A highly critical National Audit Office report today exposes major shortcomings in the running of the country’s state pension system.
With some 12 million people relying on the Department for Work and Pensions to calculate their pension accurately the auditors reveal a sorry picture of outdated IT systems, civil servants reduced to making manual calculations and mistakes galore with no proper system to identify the errors in the first place.
The NAO investigation was triggered when former pensions minister Liberal Democrat Sir Steve Webb and Tanya Jefferies of ThisIsMoney.co.uk, last year started to refer a number of cases to the Department of women who had been underpaid. On 26 May 2020 Sir Steve published an estimate of the level of underpayments using the
information obtained from the Department combined with public information from the Family Resource Survey that at least 220,000 women had been underpaid including 131,000 married women, 56,000 widows and 35,000 divorcees.

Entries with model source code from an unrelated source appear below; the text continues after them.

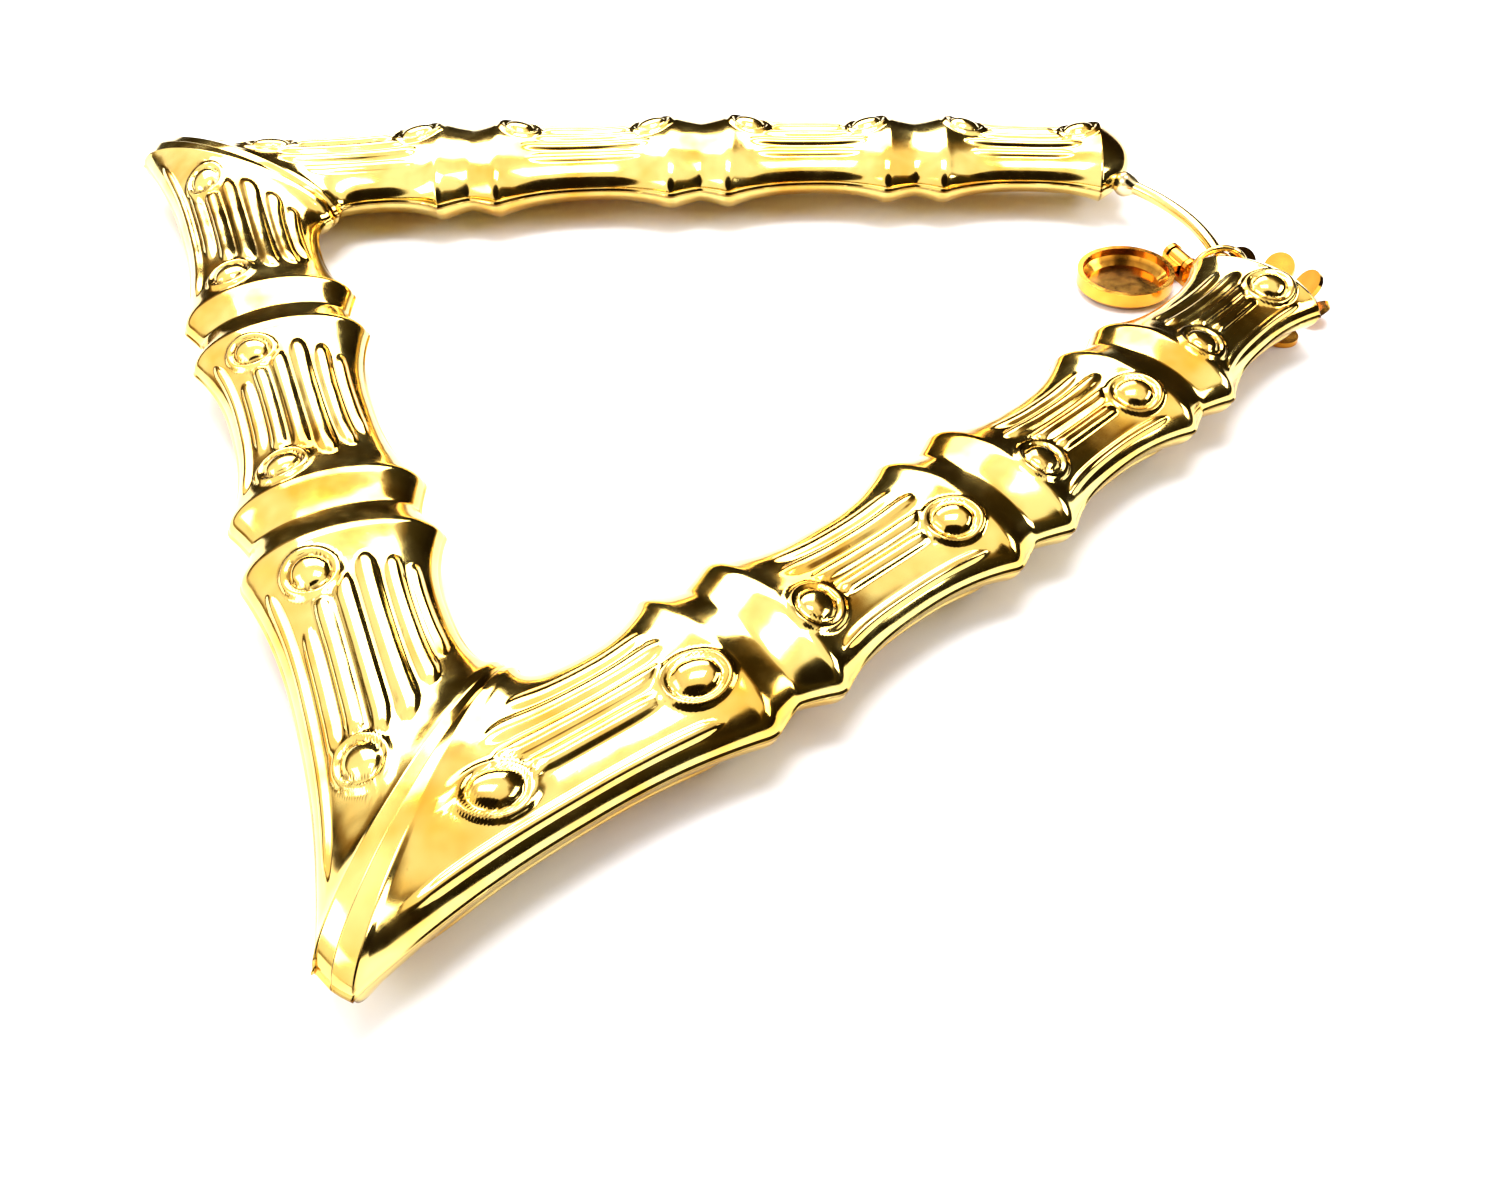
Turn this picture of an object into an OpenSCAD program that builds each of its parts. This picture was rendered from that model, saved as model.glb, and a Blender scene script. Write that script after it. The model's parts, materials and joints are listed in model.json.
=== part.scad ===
// Clip-on hoop earring, lying on its back face. Millimetres, +Z up, floor at z = 0.
// The hoop is an open triangle: a straight base between two corners and two bowed legs,
// joined at the open end by a thin wire that carries a jump ring and a hinged ear clip.

/* [Hoop] */
// Distance between the two corners, measured on the axes
corner_span = 72; // [68:1:76]
// Angle of a leg to the base where it leaves the corner
leg_angle = 75.4; // [74:0.1:77]
// Turn of a leg towards the middle for each millimetre of its length, in degrees
leg_bend = 0.178; // [0.15:0.001:0.2]
// Length of a leg's axis from the corner to the lip of its open end
leg_length = 70.7; // [70:0.1:72]
// Distance of each base node from the middle of the base
base_node = 11.96; // [11.5:0.01:12.5]
// Thickness of the section as a share of its width
flatness = 0.47; // [0.44:0.01:0.5]

/* [Bamboo pattern] */
// Radius of a segment's waist as a share of its lips
waist = 0.74; // [0.7:0.01:0.8]
// Radius of the valley between two lips as a share of the lips
valley = 0.84; // [0.8:0.01:0.9]
// Height of the ribs
rib_height = 0.32; // [0.1:0.01:0.4]
// Height of the ring and the dot of a bud
bud_height = 0.5; // [0.2:0.01:0.6]
// Distance of a bud's middle from the lip on the legs
bud_inset = 1.7; // [1.6:0.1:1.9]
// Width by which the soldered seam stands out as a thin rim
seam_rim = 0.25; // [0.05:0.05:0.3]

/* [Wire and jump ring] */
// Thickness of the wire across the open end
wire_d = 1.0; // [0.9:0.05:1.1]
// Rise of the wire's arch over its two ends
wire_rise = 2.1; // [2:0.1:2.2]
// Thickness of the jump ring's wire
ring_wire_d = 0.5; // [0.4:0.05:0.5]
// Outer diameter of the jump ring
ring_d = 4.2; // [4.1:0.1:4.2]

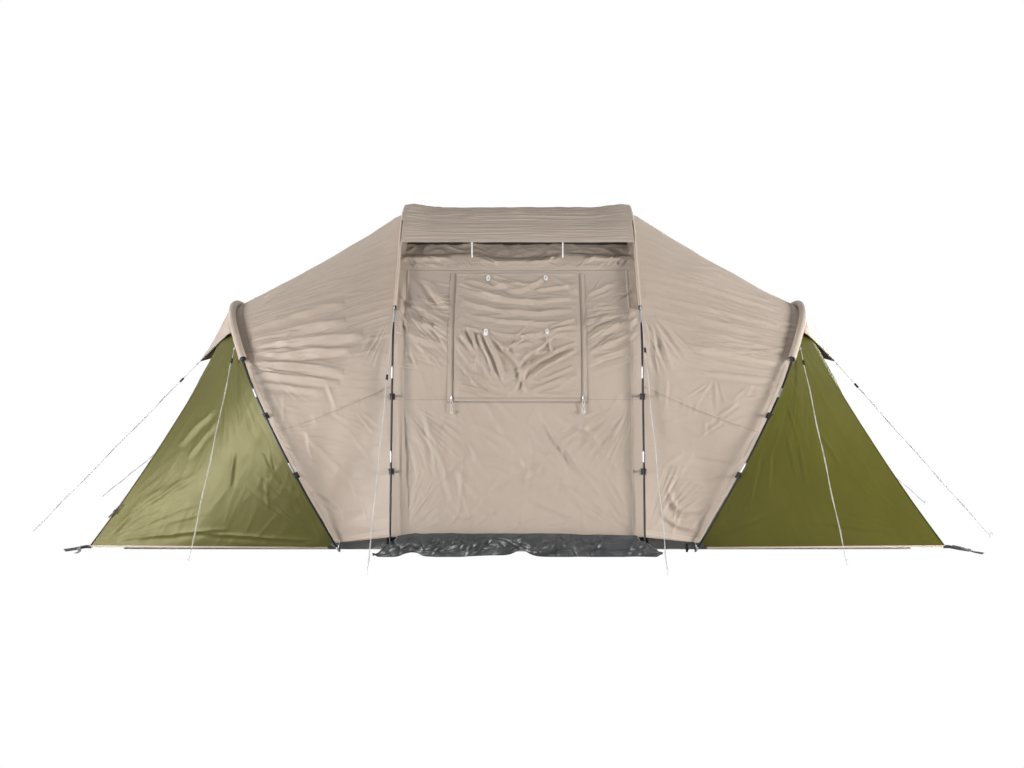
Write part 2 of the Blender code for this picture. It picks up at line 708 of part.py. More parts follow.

90 per cent of the losers are women
Now the department has admitted that 134,000 people have indeed been given underpaid pensions and it will cost £1.053 billion to compensate them. This figures excludes those who have already died because the department wipes them from its records after four years
Once again 90 per cent of them are women, and only 10 per cent men.
What is particularly alarming is the summary in the report about the whole pensions system.
It says: ” The errors occurred because State Pension rules are complex, IT systems are outdated and unautomated, and the administration of claims requires a high degree of manual review and understanding by case workers. This makes some level of error in the processing of State Pension claims almost inevitable.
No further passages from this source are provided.